Machine Learning for Multi-Omics Characterization of Blood Cancers: A Systematic Review

. 2025 Sep 4;14(17):1385. doi: 10.3390/cells14171385

Artificial Intelligence (AI)	Computer systems designed to perform tasks that usually require human intelligence, such as recognizing patterns, making decisions, or interpreting data.
Machine Learning (ML)	A subset of AI that allows computers to learn from data and improve their performance over time without being explicitly programmed.
Deep Learning	A complex type of ML using layers of algorithms (‘neural networks’) to detect intricate patterns in data.
Neural Networks	A set of algorithms modeled after the human brain that are designed to recognize patterns and relationships in data.

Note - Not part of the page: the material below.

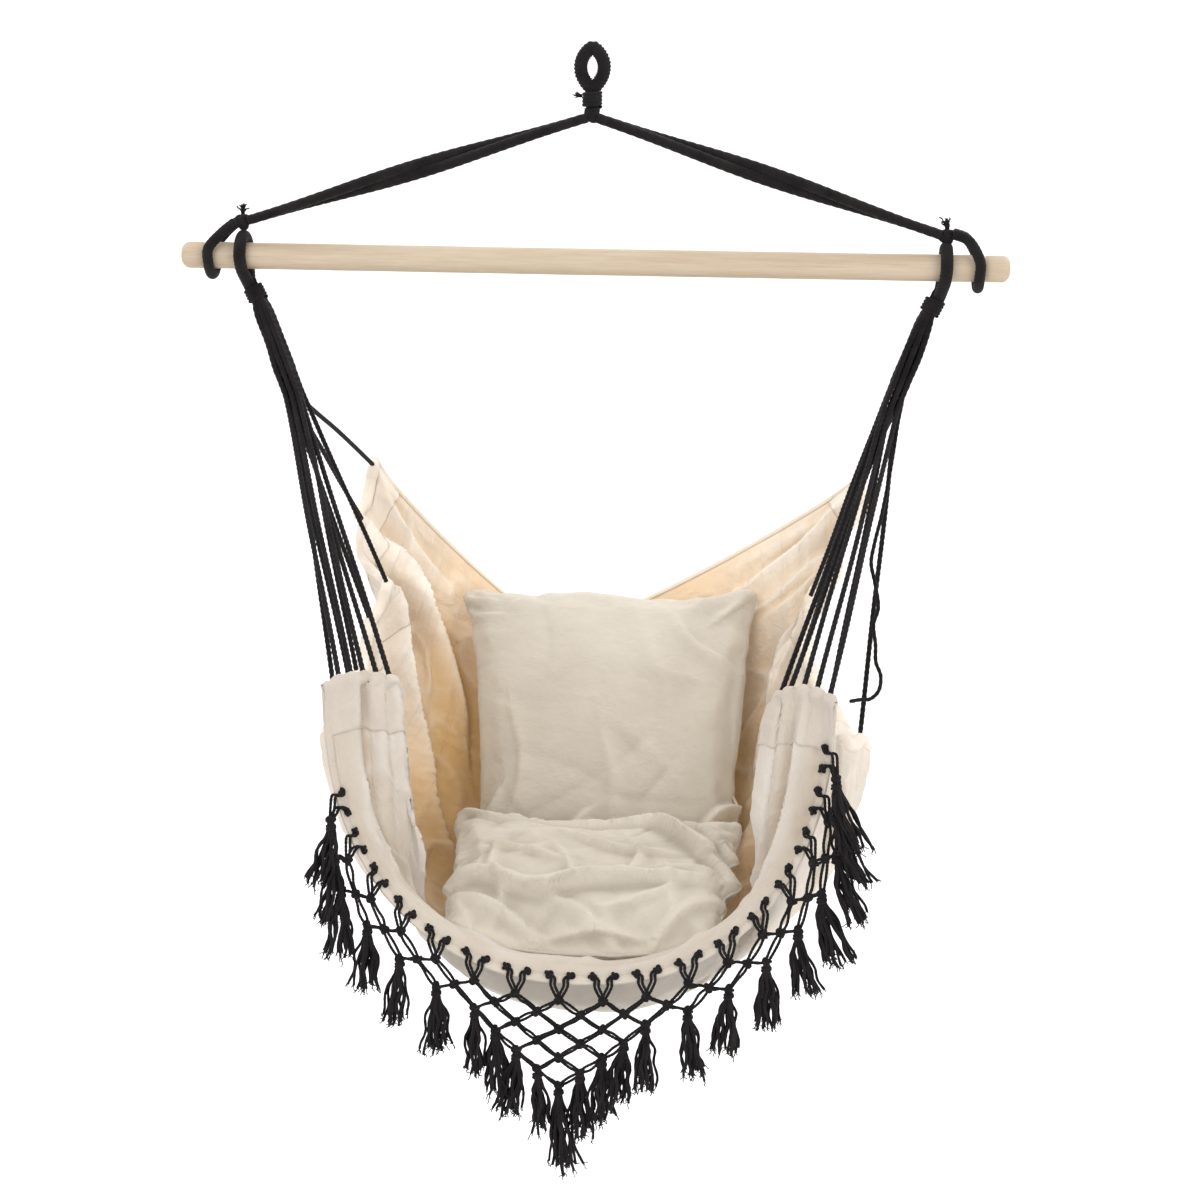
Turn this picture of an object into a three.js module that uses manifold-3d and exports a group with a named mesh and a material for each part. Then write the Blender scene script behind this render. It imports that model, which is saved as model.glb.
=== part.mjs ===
// Hammock chair: a rope eye, a doubled rope bridle, a wooden spreader bar, two bundles of
// suspension cords, a canvas seat with a knotted fringe, and two loose cushions.
// Millimetres, +Z up. The origin is where the hook touches the top inside of the rope eye.
// +X points to the right as seen from in front, and +Y points to the back of the chair.

import * as THREE from 'three';
import { mergeVertices } from 'three/addons/utils/BufferGeometryUtils.js';
import Module from 'manifold-3d';

const wasm = await Module();
wasm.setup();

// Clearances
const gap = 0.3;
const wrapGap = 0.5;
const barGap = 0.9;
const restGap = 0.7;

// Counts
const sides = [-1, 1];
const ropeSides = 8;
const hitchSides = 6;
const crownSides = 12;
const ballRings = 6;
const strandSides = 3;
const cordSides = 5;
const windingSides = 5;
const windingStepsPerTurn = 10;
const roundSides = 16;
const quarterTurn = Math.PI / 2;
const fullTurn = Math.PI * 2;

// Rope eye that hangs on the hook
const eyeRopeRadius = 8;
const eyeHoleHalfWidth = 5.75;
const eyeHoleHeight = 33;
const eyeThroatLength = 9;
const eyeNeckRadius = 8;
const eyeNeckLength = 20;
const eyeSteps = 12;

// Windings of thin cord round the necks
const windingCordRadius = 1.8;
const windingPitch = 4.1;
const windingTurns = 4;
const eyeWindingInset = 2;
const bundleWindingInset = 7;
const tailLength = 12;
const tailRootRadius = 1.6;
const tailEndRadius = 3.6;
const tailRiseShare = 0.125;

// Swivelling crown below the eye
const crownRadius = 8;

// Spreader bar
const barLength = 1000;
const barRadius = 16;
const barDrop = 242;
const barEndRounding = 8;
const barBevelShare = 0.3;
const barGrooveInset = 31;
const barGrooveWidth = 8;
const barGrooveDepth = 1.2;

// Rope loops that hang the seat on the bar
const loopInset = 76;
const loopX = barLength / 2 - loopInset;
const loopRopeRadius = 7;
const loopArcSteps = 9;
const loopArcStartShare = -0.167;
const loopSteps = 11;
const neckSides = 12;
const neckRadius = 9.5;
const neckTopDrop = 32;
const neckLength = 28;
const neckTopInset = 7;
const neckBottomInset = 20;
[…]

Hematological Malignancies	Cancers that begin in blood-forming tissue, such as leukemia, lymphoma, and multiple myeloma.
Molecular Characterization	The process of identifying the unique molecular features (like genes, proteins, or metabolites) of a disease.
Omics	A broad term for fields of biological study ending in ‘-omics’—such as genomics (genes), proteomics (proteins), and metabolomics (metabolites).
Multi-Omics Integration	Combining data from multiple ‘omics’ levels (e.g., genes, proteins, metabolites) to achieve a complete view of disease biology.
Genomics	The study of an organism’s complete set of DNA, including all its genes.
Transcriptomics	The study of RNA molecules to understand which genes are actively being expressed.
Proteomics	The large-scale study of proteins and how they function in the body.
Metabolomics	The study of small molecules (metabolites) produced during metabolism, providing clues about disease states.
Biomarker	A measurable indicator (like a protein or gene mutation) that helps detect or predict disease.
Explainability/Interpretability	The degree to which the inner workings of a ML model can be understood and interpreted by humans.
Validation (Internal/External)	Processes to test how well a model’s predictions hold up on new, unseen data (internal uses the same dataset, external uses new data).
Overfitting	A problem where a model fits the training data too closely, capturing noise rather than the underlying pattern, and performs poorly on new data.
False Discovery	An incorrect identification of a feature or result as significant when it is not, often due to multiple testing or noise in the data.
AUC (Area Under the Curve)	A score from 0 to 1 indicating how well a model distinguishes between different disease states. Higher is better.
Sensitivity and Specificity	Sensitivity measures the true positive rate; specificity measures the true negative rate.
C-index	A metric used in prognosis models to evaluate how well predicted risks match actual outcomes over time.
Cross-validation	A method to evaluate model performance by partitioning data into training and testing sets multiple times.
SHAP (SHapley Additive exPlanations)	A tool used to explain how much each feature contributes to a model’s output.
LIME	A method that explains individual predictions of complex models in a human-understandable way.
Bias Mitigation	Efforts to prevent AI models from producing unfair results due to biases in the training data.
Federated Learning	A privacy-preserving approach where data stays at its source and only model updates are shared.
Digital Twin	A digital replica of a biological system used to simulate and predict disease progression or treatment response.
Principal Components Analysis (PCA)	A method for reducing the dimensionality of data while preserving trends and patterns.
t-distributed Stochastic Neighbor Embedding (t-SNE)	A technique for visualizing high-dimensional data in a way that makes patterns easier to see.
Random Forests (RF)	An ensemble learning method using many decision trees to improve prediction accuracy and control overfitting.
Support Vector Machines (SVMs)	A supervised ML algorithm that finds the best boundary (hyperplane) between data classes.
Decision Trees	A model that splits data into branches to reach a decision or classification based on input features.
Naive Bayes	A classification method based on Bayes’ theorem, assuming independence between predictors.
Ensemble Methods	Techniques that combine multiple models (like trees and SVMs) to improve overall performance.
Logistic Regression	A statistical model used to predict the probability of a binary outcome (e.g., disease vs. no disease).
Generalization (in ML)	The ability of a model to perform well on new, unseen data—not just the data it was trained on.
Ethical AI	Developing AI systems that are fair, transparent, and protect individual rights and privacy.